* BEGIN Data extract *

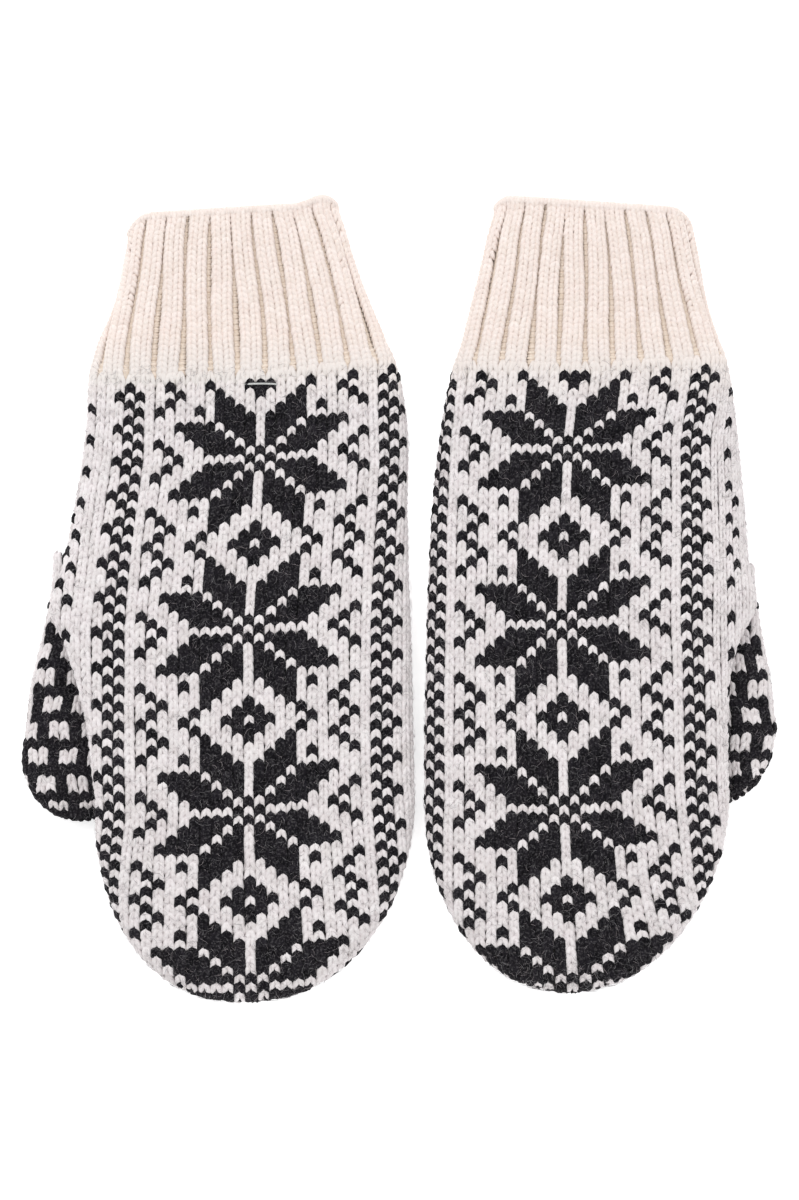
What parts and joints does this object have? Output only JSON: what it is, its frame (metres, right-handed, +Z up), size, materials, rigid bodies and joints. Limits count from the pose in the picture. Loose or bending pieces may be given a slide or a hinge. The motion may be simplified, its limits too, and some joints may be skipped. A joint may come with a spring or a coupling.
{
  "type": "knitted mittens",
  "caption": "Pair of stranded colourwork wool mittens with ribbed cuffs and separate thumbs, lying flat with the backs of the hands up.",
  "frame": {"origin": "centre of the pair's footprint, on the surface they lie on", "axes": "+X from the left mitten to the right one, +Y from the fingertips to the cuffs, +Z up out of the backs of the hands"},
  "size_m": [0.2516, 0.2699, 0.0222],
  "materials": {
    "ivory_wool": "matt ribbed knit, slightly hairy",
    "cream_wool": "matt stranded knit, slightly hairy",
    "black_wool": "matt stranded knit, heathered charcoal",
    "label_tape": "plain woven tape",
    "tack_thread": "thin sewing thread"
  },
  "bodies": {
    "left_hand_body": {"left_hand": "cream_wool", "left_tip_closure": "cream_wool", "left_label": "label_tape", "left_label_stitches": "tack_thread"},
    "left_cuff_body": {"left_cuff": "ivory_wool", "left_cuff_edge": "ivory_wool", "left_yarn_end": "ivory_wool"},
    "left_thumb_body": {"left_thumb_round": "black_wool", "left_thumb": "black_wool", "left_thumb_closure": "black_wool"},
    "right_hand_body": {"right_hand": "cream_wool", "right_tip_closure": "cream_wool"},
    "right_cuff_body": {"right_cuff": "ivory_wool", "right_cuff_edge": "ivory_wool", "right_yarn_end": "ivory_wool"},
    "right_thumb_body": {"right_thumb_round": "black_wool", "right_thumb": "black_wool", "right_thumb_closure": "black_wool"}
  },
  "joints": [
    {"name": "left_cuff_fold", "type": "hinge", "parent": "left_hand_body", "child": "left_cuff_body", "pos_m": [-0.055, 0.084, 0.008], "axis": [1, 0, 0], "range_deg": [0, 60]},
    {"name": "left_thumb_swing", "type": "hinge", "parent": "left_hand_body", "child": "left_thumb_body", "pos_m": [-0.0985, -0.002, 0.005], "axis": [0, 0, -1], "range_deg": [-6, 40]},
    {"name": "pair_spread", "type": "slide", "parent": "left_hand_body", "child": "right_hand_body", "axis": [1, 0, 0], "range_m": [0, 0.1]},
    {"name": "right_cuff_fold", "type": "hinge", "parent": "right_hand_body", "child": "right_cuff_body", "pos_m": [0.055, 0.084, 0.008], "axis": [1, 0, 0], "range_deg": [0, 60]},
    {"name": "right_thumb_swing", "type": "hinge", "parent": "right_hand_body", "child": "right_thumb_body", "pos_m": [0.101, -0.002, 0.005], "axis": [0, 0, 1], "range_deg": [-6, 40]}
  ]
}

* END Data extract *

The exercise: Repeat the listing in full, keeping every line exactly as it is.

Exercise output:
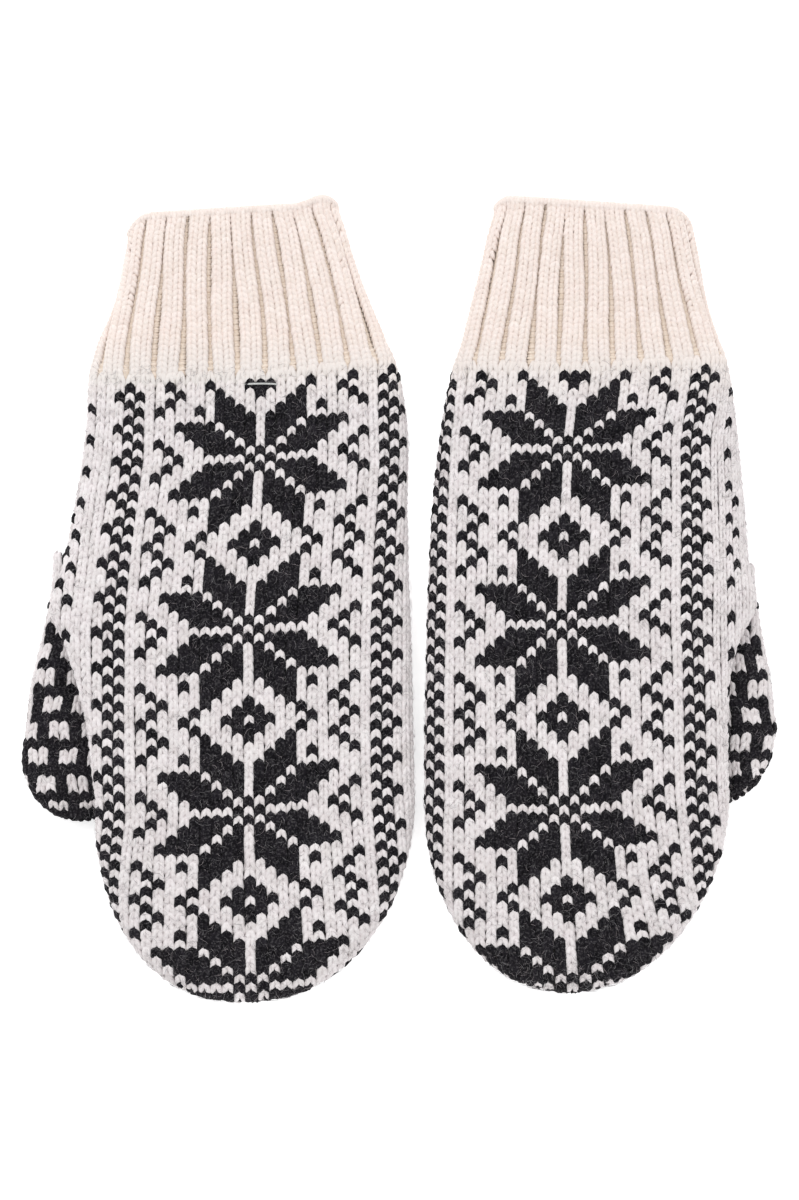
What parts and joints does this object have? Output only JSON: what it is, its frame (metres, right-handed, +Z up), size, materials, rigid bodies and joints. Limits count from the pose in the picture. Loose or bending pieces may be given a slide or a hinge. The motion may be simplified, its limits too, and some joints may be skipped. A joint may come with a spring or a coupling.
{
  "type": "knitted mittens",
  "caption": "Pair of stranded colourwork wool mittens with ribbed cuffs and separate thumbs, lying flat with the backs of the hands up.",
  "frame": {"origin": "centre of the pair's footprint, on the surface they lie on", "axes": "+X from the left mitten to the right one, +Y from the fingertips to the cuffs, +Z up out of the backs of the hands"},
  "size_m": [0.2516, 0.2699, 0.0222],
  "materials": {
    "ivory_wool": "matt ribbed knit, slightly hairy",
    "cream_wool": "matt stranded knit, slightly hairy",
    "black_wool": "matt stranded knit, heathered charcoal",
    "label_tape": "plain woven tape",
    "tack_thread": "thin sewing thread"
  },
  "bodies": {
    "left_hand_body": {"left_hand": "cream_wool", "left_tip_closure": "cream_wool", "left_label": "label_tape", "left_label_stitches": "tack_thread"},
    "left_cuff_body": {"left_cuff": "ivory_wool", "left_cuff_edge": "ivory_wool", "left_yarn_end": "ivory_wool"},
    "left_thumb_body": {"left_thumb_round": "black_wool", "left_thumb": "black_wool", "left_thumb_closure": "black_wool"},
    "right_hand_body": {"right_hand": "cream_wool", "right_tip_closure": "cream_wool"},
    "right_cuff_body": {"right_cuff": "ivory_wool", "right_cuff_edge": "ivory_wool", "right_yarn_end": "ivory_wool"},
    "right_thumb_body": {"right_thumb_round": "black_wool", "right_thumb": "black_wool", "right_thumb_closure": "black_wool"}
  },
  "joints": [
    {"name": "left_cuff_fold", "type": "hinge", "parent": "left_hand_body", "child": "left_cuff_body", "pos_m": [-0.055, 0.084, 0.008], "axis": [1, 0, 0], "range_deg": [0, 60]},
    {"name": "left_thumb_swing", "type": "hinge", "parent": "left_hand_body", "child": "left_thumb_body", "pos_m": [-0.0985, -0.002, 0.005], "axis": [0, 0, -1], "range_deg": [-6, 40]},
    {"name": "pair_spread", "type": "slide", "parent": "left_hand_body", "child": "right_hand_body", "axis": [1, 0, 0], "range_m": [0, 0.1]},
    {"name": "right_cuff_fold", "type": "hinge", "parent": "right_hand_body", "child": "right_cuff_body", "pos_m": [0.055, 0.084, 0.008], "axis": [1, 0, 0], "range_deg": [0, 60]},
    {"name": "right_thumb_swing", "type": "hinge", "parent": "right_hand_body", "child": "right_thumb_body", "pos_m": [0.101, -0.002, 0.005], "axis": [0, 0, 1], "range_deg": [-6, 40]}
  ]
}